Los momentos más felices de mi infancia están ligados a los cantos y rezos frente al pesebre, la anticipación de los regalos y las dudas inherentes a la conmemoración religiosa, que se agravaban por la dificultad de los textos que repetíamos cada noche, adulterados por los mayores según las conveniencias de la rima, y en los que la segunda persona del plural se acompañaba de palabras como prosternado y el sonrojante “putativo”. A esto se sumaban los múltiples nombres de Dios: además de los tres de la Santísima Trinidad estaban Adonai –con y sin tilde en la i– y el aún más misterioso Emmanuel.

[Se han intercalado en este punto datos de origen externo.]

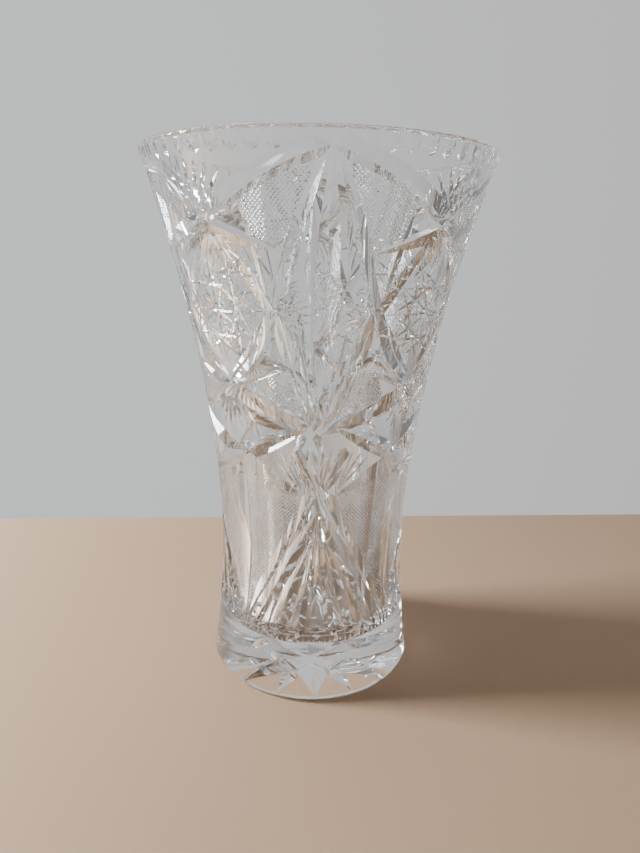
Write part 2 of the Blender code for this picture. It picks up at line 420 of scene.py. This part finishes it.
def lattice_cuts():
    """Straight cuts across the lens: spokes and side chords of a twelve-pointed star."""
    centre = (45.0, 0.1844)
    radius = 0.0206
    apart = 0.0104
    degrees_per_metre = math.degrees(1 / outer_radius(centre[1]))
    cuts = []
    for twelfth in range(6):
        angle = math.radians(30 * twelfth)
        for offset in (-apart, 0, apart):
            reach = math.sqrt(radius**2 - offset**2)
            ends = []
            for way in (-1, 1):
                x = way * reach * math.cos(angle) - offset * math.sin(angle)
                y = way * reach * math.sin(angle) + offset * math.cos(angle)
                ends.append((centre[0] + degrees_per_metre * x, centre[1] + y))
            cuts.append(Cut(ends[0], ends[1], 0.0016, band, fine=True))
    return cuts


def fringe_cuts():
    """The row of short ticks under the big fan."""
    return [
        Cut((degrees, 0.0385), (degrees, 0.0295), 0.0012, fine=True)
        for degrees in np.arange(-43.5, 44, 3.0)
    ]


# ---------------------------------------------------------------- crosshatched fields

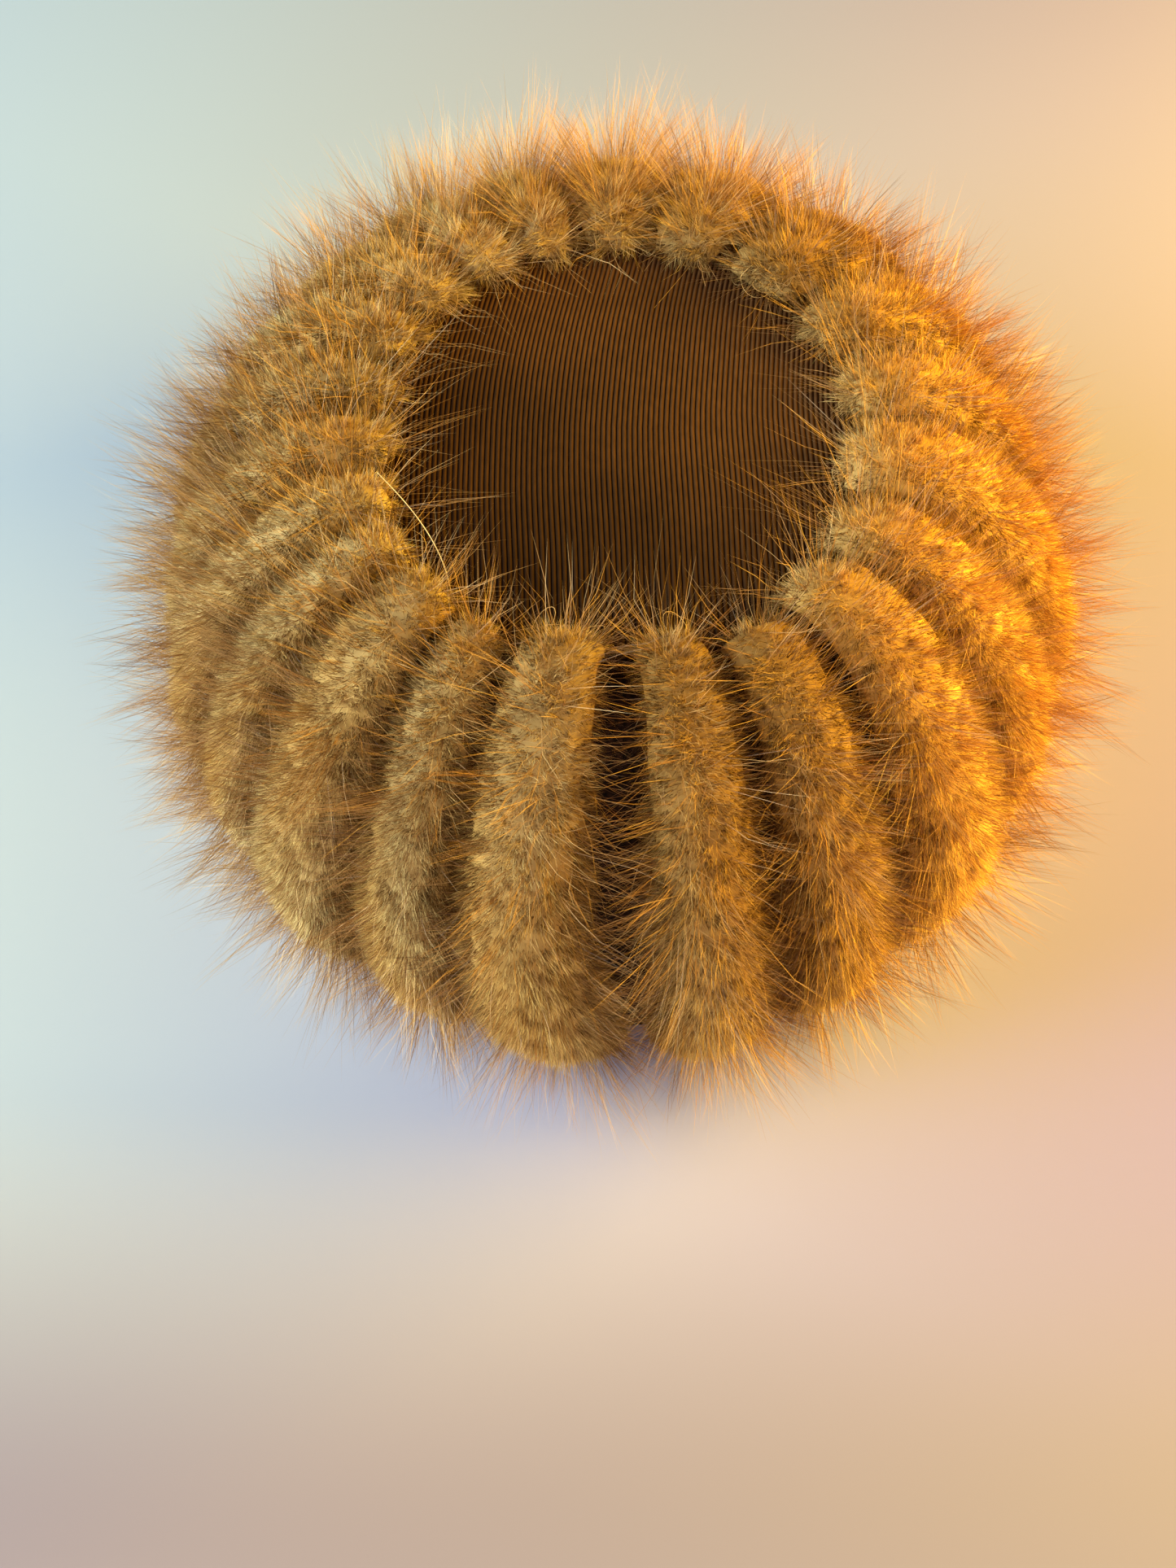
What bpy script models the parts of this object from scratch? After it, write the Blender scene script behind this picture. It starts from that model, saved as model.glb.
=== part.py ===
"""Pillbox hat: a ribbed fabric crown and side wall under 21 puffed rolls of fur.

Metres, +Z up. The hem stands on z = 0 and the hat's axis is the Z axis. X is across the
hat and Y along it, with the back of the hat at -Y. Every piece is worked out as a round
shape about the axis and then lengthened along Y by OVAL.
"""
import math
from collections import namedtuple

import bmesh
import bpy

# Driving dimensions
OVAL = 1.10                # length of the hat over its width
CLOTH = 0.002              # thickness of the fabric wall and of the crown
SEAM_GAP = 0.0003          # clearance where two pieces are sewn together
PILE_GAP = 0.0004          # clearance between a roll's back and the fabric under it
TURN_STEPS = 48            # facets round a turned piece

CROWN_RADIUS = 0.0650      # cut edge of the crown, under the ends of the fur
CROWN_TOP = 0.1038         # height of the crown's upper face at its edge
CROWN_DOME = 0.0010        # rise of the crown's middle
CROWN_FLAT_FROM = 0.0520   # radius where the dome ends
DOME_RINGS = 4             # rings of facets in the dome

LIP_RADIUS = 0.0580        # inner edge of the lip that carries the crown
SHOULDER_RADIUS = CROWN_RADIUS + SEAM_GAP   # where the wall turns down from the crown
WALL_RADIUS = 0.0920       # outside of the wall where it is widest
HEM_RADIUS = 0.0915        # outside of the wall at the hem
WALL_WIDEST_Z = 0.0400     # height where the wall is widest
SHOULDER_POWER = 2.1       # roundness of the shoulder, 2 is a true ellipse

TIP_LEAN = 0.0015          # how far the fur leans in over its own end
TIP_DEPTH = 0.0035         # thickness of the fur at that end
CREST_RADIUS = 0.0650      # radius of the top of the fur
CREST_Z = 0.1110           # height of the top of the fur
BULGE_RADIUS = 0.1120      # widest reach of the dense fur
BULGE_Z = 0.0465           # height of that widest reach
TUCK_RADIUS = 0.0950       # radius where the fur turns in under the hem
CREST_POWER = 1.75         # roundness of the fur from crest to bulge
TUCK_POWER = 1.75          # roundness of the fur from bulge to hem
ROLL_FOOT_Z = 0.0010       # lowest point of a roll, just clear of the surface

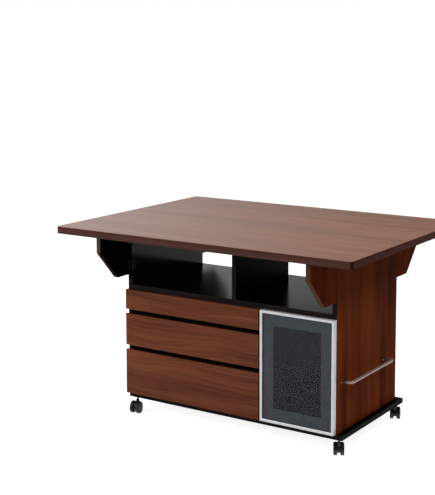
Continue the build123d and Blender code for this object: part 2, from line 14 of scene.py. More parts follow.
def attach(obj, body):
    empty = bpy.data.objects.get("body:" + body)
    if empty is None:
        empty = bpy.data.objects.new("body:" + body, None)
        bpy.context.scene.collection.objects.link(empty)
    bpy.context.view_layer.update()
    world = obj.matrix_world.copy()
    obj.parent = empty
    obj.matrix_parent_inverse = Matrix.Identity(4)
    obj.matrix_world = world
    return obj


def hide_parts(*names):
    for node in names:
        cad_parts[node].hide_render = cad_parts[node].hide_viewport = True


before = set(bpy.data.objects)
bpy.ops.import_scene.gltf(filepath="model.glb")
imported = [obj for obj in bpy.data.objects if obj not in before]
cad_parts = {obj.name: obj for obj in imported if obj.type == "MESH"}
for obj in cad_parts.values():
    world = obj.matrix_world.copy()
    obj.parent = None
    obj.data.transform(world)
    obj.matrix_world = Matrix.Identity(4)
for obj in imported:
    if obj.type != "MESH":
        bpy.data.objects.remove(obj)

LOG = logging.getLogger("counter")
Colour = tuple[float, float, float]
Place = tuple[float, float, float]
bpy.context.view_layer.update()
WHITE = (1.0, 1.0, 1.0, 1.0)
# the span that most values of a noise lie in
NOISE = (0.3, 0.7)
# points closer than the first length become one, and faces thinner than the second go
WELD, SLIVER = 1e-7, 1e-8


class Axis(Enum):
    """The three directions of the frame, by their place in a coordinate."""

    X = 0
    Y = 1
    Z = 2


def linear(red: int, green: int, blue: int) -> Colour:
    """Turns 8-bit display values into the linear values that a shader takes.

    Args:
        red: Red, 0 to 255.
        green: Green, 0 to 255.
        blue: Blue, 0 to 255.

    Returns:
        The three linear values, 0 to 1.
    """
    def one(value: int) -> float:
        """The inverse of the display curve for one channel."""
        c = value / 255
        return c / 12.92 if c <= 0.04045 else ((c + 0.055) / 1.055) ** 2.4

    return one(red), one(green), one(blue)


@dataclass
class Shell:
    """The points of one closed surface and the faces between them."""

    points: np.ndarray
    faces: list[tuple[int, ...]]


def quads(rows: int, columns: int, wrap_rows: bool, wrap_columns: bool) -> list[tuple[int, ...]]:
    """Lists the four-sided faces between neighbouring rows and columns of a grid.

    Args:
        rows: Number of rows.
        columns: Number of columns.
        wrap_rows: Whether the last row joins the first one.
        wrap_columns: Whether the last column joins the first one.

    Returns:
        Four point numbers for each face.
    """
    row = np.arange(rows if wrap_rows else rows - 1)[:, None]
    column = np.arange(columns if wrap_columns else columns - 1)[None, :]
    below, beside = (row + 1) % rows, (column + 1) % columns
    upper, lower = row * columns, below * columns
    corners = np.broadcast_arrays(upper + column, upper + beside, lower + beside, lower + column)
    return [tuple(face) for face in np.stack(corners, axis=-1).reshape(-1, 4).tolist()]


def rounded(corners: np.ndarray, radius: float, steps: int = 5) -> np.ndarray:
    """Rounds a closed outline's corners.

    Each corner C gives way to the curve (1-t)(1-t) A + 2t(1-t) C + t t B, where A and B lie one radius
    away from it on its two sides.

    Args:
        corners: Corner points, one row each.
        radius: How far from the corner the curve starts.
        steps: Points on each curve.

    Returns:
        The outline's points, one row each.
    """
    def start(others: np.ndarray) -> np.ndarray:
        """The points one radius from the corners towards their neighbours."""
        way = others - corners
        length = np.linalg.norm(way, axis=1, keepdims=True)
        return corners + way / length * np.minimum(radius, 0.45 * length)

    t = np.linspace(0, 1, steps)[None, :, None]
    first, last = start(np.roll(corners, 1, axis=0))[:, None], start(np.roll(corners, -1, axis=0))[:, None]
    curve = (1 - t) ** 2 * first + 2 * t * (1 - t) * corners[:, None] + t**2 * last
    return curve.reshape(-1, corners.shape[1])


def square_to(axis: np.ndarray) -> tuple[np.ndarray, np.ndarray]:
    """Two directions, each one long, at right angles to an axis and to each other."""
    first = np.cross(axis, (0.0, 0.0, 1.0) if abs(axis[2]) < 0.9 else (1.0, 0.0, 0.0))
    first = first / np.linalg.norm(first)
    return first, np.cross(axis, first)


def turned(outline: np.ndarray, centre: np.ndarray, axis: np.ndarray, steps: int) -> Shell:
    """Turns a closed outline about an axis.

    The point at radius r and height h goes to centre + h axis + r (cos t first + sin t second), for angles
    t round the whole turn.

    Args:
        outline: Radius and height of each point.
        centre: A point on the axis.
        axis: The axis, one long.
        steps: Points round the turn.

    Returns:
        The closed surface.
    """
    first, second = square_to(axis)
    t = np.linspace(0, 2 * np.pi, steps, endpoint=False)[:, None, None]
    radius, height = outline[None, :, :1], outline[None, :, 1:]
    points = centre + height * axis + radius * (np.cos(t) * first + np.sin(t) * second)
    return Shell(points.reshape(-1, 3), quads(steps, len(outline), True, True))


def carried(outline: np.ndarray, path: np.ndarray, side: np.ndarray, up: np.ndarray) -> Shell:
    """Carries a closed outline along a path and closes both ends.

    The point (a, b) goes to path + a side + b up, at each place of the path.

    Args:
        outline: Two numbers for each point, or one such list for each place.
        path: The path's places, one row each.
        side: The outline's first direction at each place.
        up: The outline's second direction at each place.

    Returns:
        The closed surface.
    """
    outline = np.broadcast_to(outline, (len(path),) + outline.shape[-2:])
    points = path[:, None] + outline[..., :1] * side[:, None] + outline[..., 1:] * up[:, None]
    around = outline.shape[1]
    faces = quads(len(path), around, False, True)
    faces += [tuple(range(around)), tuple(range(len(path) * around - around, len(path) * around))]
    return Shell(points.reshape(-1, 3), faces)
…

Lo que no causaba confusión durante la novena era el fervor que devoraba buñuelos y natilla, postres y dulces de todos los orígenes, para rematar con las partes de un cerdo preparadas de las formas menos dietéticas posibles. Mientras los adultos ventilaban calidades culinarias bajo coloridos pasacalles plásticos, yo revisaba debajo de las camas y en cada rincón de los armarios, hasta dar con los regalos del niño Dios. La primera vez que no los encontré, mis padres los habían escondido en casa de los vecinos que tenían el pesebre más envidiado de la cuadra, dotado con tren, aeropuerto, pista de carros y otras posibilidades electromecánicas.
Hoy todavía recuerdo la mayor parte del texto de la novena pero no la rezo, y es la curiosidad la que me lleva a visitar los barrios que adornan sus calles como si en verdad esperaran a los reyes magos. En aquellos con mayor poder adquisitivo aparecen diversos tipos de faroles –la humilde vela dentro–, pinos, bastones y renos, papás Noel, palmeras luminosas y un largo etcétera Made in China, cuya incandescente atractivo congestiona las vías durante el tradicional alumbrado, sin fundir la nieve de icopor.
Si bien las campañas que el comercio inicia casi desde agosto, contradicen la disposición de los corazones con “humildad profunda y con total desprecio de todo lo terreno”, creo que por lo menos en la región cafetera la natilla y el buñuelo, no sé si la fe, siguen reinando durante la temporada navideña, sobre todo entre aquellos que permanecen en el hogar, lejos de los centros vacacionales.
Lo cierto es que después de que a los cielos los rompen la ilusión y el estruendo de los fuegos artificiales, me gusta mirar un pueblo lejano en las montañas e imaginarlo la Belén de nuestra devoción, la presente y la perdida.